Information shown:
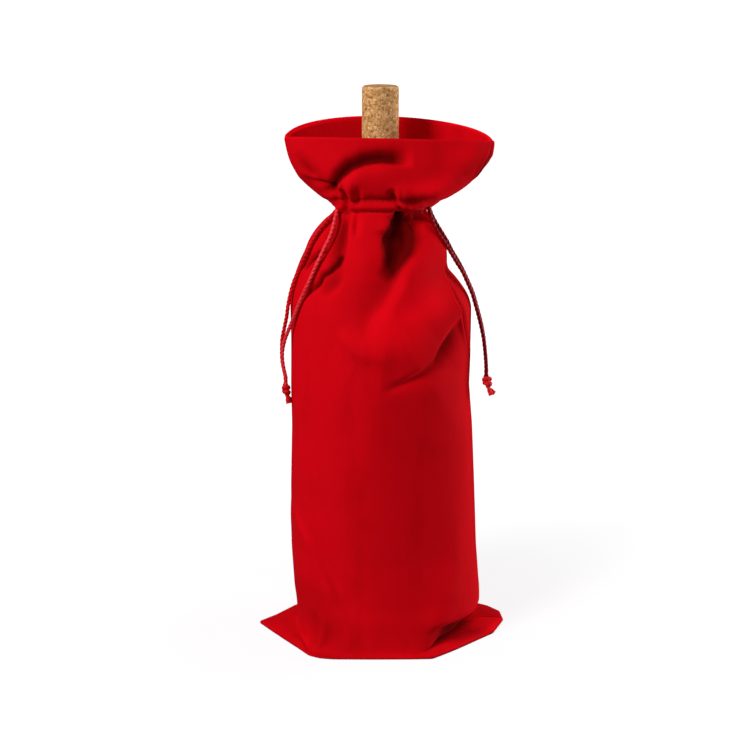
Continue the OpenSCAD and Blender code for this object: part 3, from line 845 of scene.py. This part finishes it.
# Folds of the back panel, also as seen from the front.
BACK_FOLDS = [
    # hollow behind the right seam of the collar
    (2, [(65, 306, 0, 2), (62.5, 299, -3, 2.5), (56, 290, 0, 2)]),
    # long soft waves down the back
    (2, [(-20, 262, 0, 3), (-27, 236, -2.4, 6, 8), (-34, 205, -1.4, 9, 10), (-36, 170, 0, 9, 10)]),
    (2, [(4, 262, 0, 3), (2, 240, -2.8, 5, 8), (8, 212, -2, 10, 9), (16, 180, 0, 12, 9)]),
    (1.7, [(-44, 214, 0, 3, 4), (-28, 200, -2.6, 7, 2.4), (-8, 192, -3, 8, 2.4), (14, 194, -1.5, 8, 3),
        (26, 200, 0, 8, 3)]),
    (2, [(30, 258, 0, 3), (36, 236, -2.6, 6, 5), (34, 210, -1.8, 9, 8), (28, 186, 0, 9)]),
    (2, [(40, 92, 0, 9, 8), (34, 58, -1.6, 9, 8), (22, 26, -1.8, 9, 8), (14, 10, 0, 8)]),
    (2, [(-46, 100, 0, 6, 8), (-42, 62, -1.8, 6, 8), (-30, 28, -1.8, 8), (-22, 10, 0, 8)]),
]
# Where an edge of the pocket slides sideways over it: x, z, slide, widths as in fold().
FRONT_SLIDES = [
    [(11, 269, 0, 0.5, 2), (6.2, 266.5, 0.6, 0.5, 4), (1.2, 261, 1.4, 0.8, 5), (-1.3, 255.5, 1.6, 1.2, 6),
        (-2.2, 250, 1, 1.6, 6), (-0.5, 244, 0, 2, 6)],
    [(12.2, 269.5, 0, 2, 0.5), (17.2, 266.4, -1.4, 4, 0.8), (22.6, 261, -1.8, 5, 1.2),
        (23, 256, -1.6, 6, 1.4), (20, 250, -1.2, 6, 1.4), (14, 243, -0.6, 6, 1.4), (7, 235, 0, 6, 1.4)],
]
FOLDS = {FRONT: FRONT_FOLDS, BACK: BACK_FOLDS}
SLIDES = {FRONT: FRONT_SLIDES, BACK: []}
# Strokes of painted light on each panel.
PAINTED_LIGHT_STROKES = {FRONT: FRONT_PAINTED_LIGHT, BACK: []}
# Folds and strokes that add painted shade beyond what the wall's own depth gives, and their shares.
EXTRA_PAINTED_SHADE = {
    FRONT: [(POCKET, 1), (COLLAR_BAND, 0.78), (LEFT_CREASE, 2.4), (JAGGED_CREASE, 2.4),
            (PAINTED_SHADE_STRIP, 1.4), (LEFT_PAINTED_SHADE, 1), (COLLAR_PAINTED_SHADE, 1), (DIAGONAL_PAINTED_SHADE, 1)],
    BACK: [(BACK_SEAM_PAINTED_SHADE, 1.4)]}
# Small pleats that radiate from the channel: seed, places along x, share of the usual depth.
PLEATS = {
    FRONT: (5, [-24.5, -20, 14.5], 1),
    BACK: (9, [-25 + 4.6 * i for i in range(12)], 1.9)}


# Heights of a pleat's points near the channel, from the top: its end is drawn on from the first
# and the last.
PLEAT_Z = (275, 277.5, 271, 265.5, 268)
# A pleat at this distance from the middle leans by its own length.
PLEAT_FAN = 28


def seeded_folds(side):
    """Small pleats that radiate from the channel, drawn at random from a fixed seed."""
    seed, places, share = PLEATS[side]
    draw = random.Random(seed)
    folds = []
    for x in places:
        x = x + draw.uniform(-1.2, 1.2)
        spread = x / PLEAT_FAN
        up = draw.uniform(8, 18)
        down = draw.uniform(14, 40)
        depth = draw.uniform(0.9, 1.6) * share
        width = draw.uniform(1.2, 2.0)
        folds.append((2, [(x + spread * up * 0.7, PLEAT_Z[0] + up, 0, width * 2.2),
                          (x + spread * 2, PLEAT_Z[1], -depth, width * 1.2),
                          (x, PLEAT_Z[2], -depth * 0.8, width * 0.7),
                          (x + spread * 2, PLEAT_Z[3], -depth * 1.2, width),
                          (x + spread * down * 0.4, PLEAT_Z[4] - down, 0, width * 3)]))
    return folds


# Pushes round the channel: height, push at the sides, how much more of it at the front and the
# back, and half height. The cord bulges between two rows of stitches, which draw the cloth in.
CHANNEL_SHAPE = [
    ((CHANNEL_HIGH + CHANNEL_LOW) / 2, 0.5, 1.1, 2.1),
    (CHANNEL_HIGH, -0.4, -0.9, 0.9),
    (CHANNEL_LOW, -0.3, -1.1, 0.7)]


def channel_rise(y):
    """The channel runs higher at the front and the back than at the side seams."""
    return CHANNEL_RISE * np.clip(np.abs(y) / CHANNEL_RISE_Y, 0, 1) ** 2


def channel_push(grid):
    """The channel's bulge and its two drawn in rows, fuller at the front and the back."""
    y = grid[:, :, 1]
    level = grid[:, :, 2] - channel_rise(y)
    facing = np.clip(np.abs(y) / CHANNEL_RISE_Y, 0, 1)
    return sum((push + more * facing) * np.exp(-((level - height) / half) ** 2)
               for height, push, more, half in CHANNEL_SHAPE)


# Mouths of the channel round the drawstrings: height, sideways push, half height.
LEFT_MOUTH = (269.5, -3.2, 3.2)
RIGHT_MOUTH = (271.6, 1.0, 3.0)
MOUTH_Y = -9.0
MOUTH_HALF_Y = 3.8


def mouth_push(z, mouth):
    """Sideways push of one mouth at each height."""
    height, push, half = mouth
    return push * np.exp(-((z - height) / half) ** 2)


def exit_sleeve(grid):
    """Sideways push where the channel opens round the drawstrings, near both side seams."""
    z = grid[:, :, 2]
    beside = np.exp(-((grid[:, :, 1] - MOUTH_Y) / MOUTH_HALF_Y) ** 4)
    return np.where(grid[:, :, 0] < 0, mouth_push(z, LEFT_MOUTH), mouth_push(z, RIGHT_MOUTH)) * beside


# Side seams: depth of the groove, how much deeper it is where the collar flares, and its width.
SEAM_DEPTH = 0.9
SEAM_FLARE = 0.3
FLARE_LOW = 280
FLARE_HIGH = 292
SEAM_WIDTH = 1.1
# The ridge beside the groove: height, distance from the seam, half width.
RIDGE_PUSH = 0.5
RIDGE_IN = 3.2
RIDGE_HALF = 1.8
# The panels are sewn together, so folds start this far from the seam and are whole by there.
FOLD_START = 0.5
FOLD_WHOLE = 5.0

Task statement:
Output all of the material exactly as written.

Finished exercise:
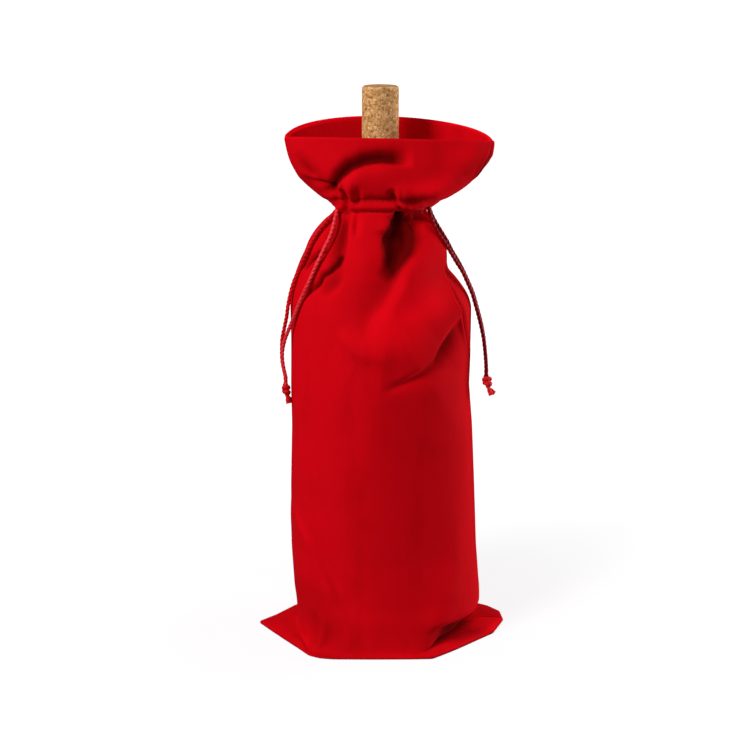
Continue the OpenSCAD and Blender code for this object: part 3, from line 845 of scene.py. This part finishes it.
# Folds of the back panel, also as seen from the front.
BACK_FOLDS = [
    # hollow behind the right seam of the collar
    (2, [(65, 306, 0, 2), (62.5, 299, -3, 2.5), (56, 290, 0, 2)]),
    # long soft waves down the back
    (2, [(-20, 262, 0, 3), (-27, 236, -2.4, 6, 8), (-34, 205, -1.4, 9, 10), (-36, 170, 0, 9, 10)]),
    (2, [(4, 262, 0, 3), (2, 240, -2.8, 5, 8), (8, 212, -2, 10, 9), (16, 180, 0, 12, 9)]),
    (1.7, [(-44, 214, 0, 3, 4), (-28, 200, -2.6, 7, 2.4), (-8, 192, -3, 8, 2.4), (14, 194, -1.5, 8, 3),
        (26, 200, 0, 8, 3)]),
    (2, [(30, 258, 0, 3), (36, 236, -2.6, 6, 5), (34, 210, -1.8, 9, 8), (28, 186, 0, 9)]),
    (2, [(40, 92, 0, 9, 8), (34, 58, -1.6, 9, 8), (22, 26, -1.8, 9, 8), (14, 10, 0, 8)]),
    (2, [(-46, 100, 0, 6, 8), (-42, 62, -1.8, 6, 8), (-30, 28, -1.8, 8), (-22, 10, 0, 8)]),
]
# Where an edge of the pocket slides sideways over it: x, z, slide, widths as in fold().
FRONT_SLIDES = [
    [(11, 269, 0, 0.5, 2), (6.2, 266.5, 0.6, 0.5, 4), (1.2, 261, 1.4, 0.8, 5), (-1.3, 255.5, 1.6, 1.2, 6),
        (-2.2, 250, 1, 1.6, 6), (-0.5, 244, 0, 2, 6)],
    [(12.2, 269.5, 0, 2, 0.5), (17.2, 266.4, -1.4, 4, 0.8), (22.6, 261, -1.8, 5, 1.2),
        (23, 256, -1.6, 6, 1.4), (20, 250, -1.2, 6, 1.4), (14, 243, -0.6, 6, 1.4), (7, 235, 0, 6, 1.4)],
]
FOLDS = {FRONT: FRONT_FOLDS, BACK: BACK_FOLDS}
SLIDES = {FRONT: FRONT_SLIDES, BACK: []}
# Strokes of painted light on each panel.
PAINTED_LIGHT_STROKES = {FRONT: FRONT_PAINTED_LIGHT, BACK: []}
# Folds and strokes that add painted shade beyond what the wall's own depth gives, and their shares.
EXTRA_PAINTED_SHADE = {
    FRONT: [(POCKET, 1), (COLLAR_BAND, 0.78), (LEFT_CREASE, 2.4), (JAGGED_CREASE, 2.4),
            (PAINTED_SHADE_STRIP, 1.4), (LEFT_PAINTED_SHADE, 1), (COLLAR_PAINTED_SHADE, 1), (DIAGONAL_PAINTED_SHADE, 1)],
    BACK: [(BACK_SEAM_PAINTED_SHADE, 1.4)]}
# Small pleats that radiate from the channel: seed, places along x, share of the usual depth.
PLEATS = {
    FRONT: (5, [-24.5, -20, 14.5], 1),
    BACK: (9, [-25 + 4.6 * i for i in range(12)], 1.9)}


# Heights of a pleat's points near the channel, from the top: its end is drawn on from the first
# and the last.
PLEAT_Z = (275, 277.5, 271, 265.5, 268)
# A pleat at this distance from the middle leans by its own length.
PLEAT_FAN = 28


def seeded_folds(side):
    """Small pleats that radiate from the channel, drawn at random from a fixed seed."""
    seed, places, share = PLEATS[side]
    draw = random.Random(seed)
    folds = []
    for x in places:
        x = x + draw.uniform(-1.2, 1.2)
        spread = x / PLEAT_FAN
        up = draw.uniform(8, 18)
        down = draw.uniform(14, 40)
        depth = draw.uniform(0.9, 1.6) * share
        width = draw.uniform(1.2, 2.0)
        folds.append((2, [(x + spread * up * 0.7, PLEAT_Z[0] + up, 0, width * 2.2),
                          (x + spread * 2, PLEAT_Z[1], -depth, width * 1.2),
                          (x, PLEAT_Z[2], -depth * 0.8, width * 0.7),
                          (x + spread * 2, PLEAT_Z[3], -depth * 1.2, width),
                          (x + spread * down * 0.4, PLEAT_Z[4] - down, 0, width * 3)]))
    return folds


# Pushes round the channel: height, push at the sides, how much more of it at the front and the
# back, and half height. The cord bulges between two rows of stitches, which draw the cloth in.
CHANNEL_SHAPE = [
    ((CHANNEL_HIGH + CHANNEL_LOW) / 2, 0.5, 1.1, 2.1),
    (CHANNEL_HIGH, -0.4, -0.9, 0.9),
    (CHANNEL_LOW, -0.3, -1.1, 0.7)]


def channel_rise(y):
    """The channel runs higher at the front and the back than at the side seams."""
    return CHANNEL_RISE * np.clip(np.abs(y) / CHANNEL_RISE_Y, 0, 1) ** 2


def channel_push(grid):
    """The channel's bulge and its two drawn in rows, fuller at the front and the back."""
    y = grid[:, :, 1]
    level = grid[:, :, 2] - channel_rise(y)
    facing = np.clip(np.abs(y) / CHANNEL_RISE_Y, 0, 1)
    return sum((push + more * facing) * np.exp(-((level - height) / half) ** 2)
               for height, push, more, half in CHANNEL_SHAPE)


# Mouths of the channel round the drawstrings: height, sideways push, half height.
LEFT_MOUTH = (269.5, -3.2, 3.2)
RIGHT_MOUTH = (271.6, 1.0, 3.0)
MOUTH_Y = -9.0
MOUTH_HALF_Y = 3.8


def mouth_push(z, mouth):
    """Sideways push of one mouth at each height."""
    height, push, half = mouth
    return push * np.exp(-((z - height) / half) ** 2)


def exit_sleeve(grid):
    """Sideways push where the channel opens round the drawstrings, near both side seams."""
    z = grid[:, :, 2]
    beside = np.exp(-((grid[:, :, 1] - MOUTH_Y) / MOUTH_HALF_Y) ** 4)
    return np.where(grid[:, :, 0] < 0, mouth_push(z, LEFT_MOUTH), mouth_push(z, RIGHT_MOUTH)) * beside


# Side seams: depth of the groove, how much deeper it is where the collar flares, and its width.
SEAM_DEPTH = 0.9
SEAM_FLARE = 0.3
FLARE_LOW = 280
FLARE_HIGH = 292
SEAM_WIDTH = 1.1
# The ridge beside the groove: height, distance from the seam, half width.
RIDGE_PUSH = 0.5
RIDGE_IN = 3.2
RIDGE_HALF = 1.8
# The panels are sewn together, so folds start this far from the seam and are whole by there.
FOLD_START = 0.5
FOLD_WHOLE = 5.0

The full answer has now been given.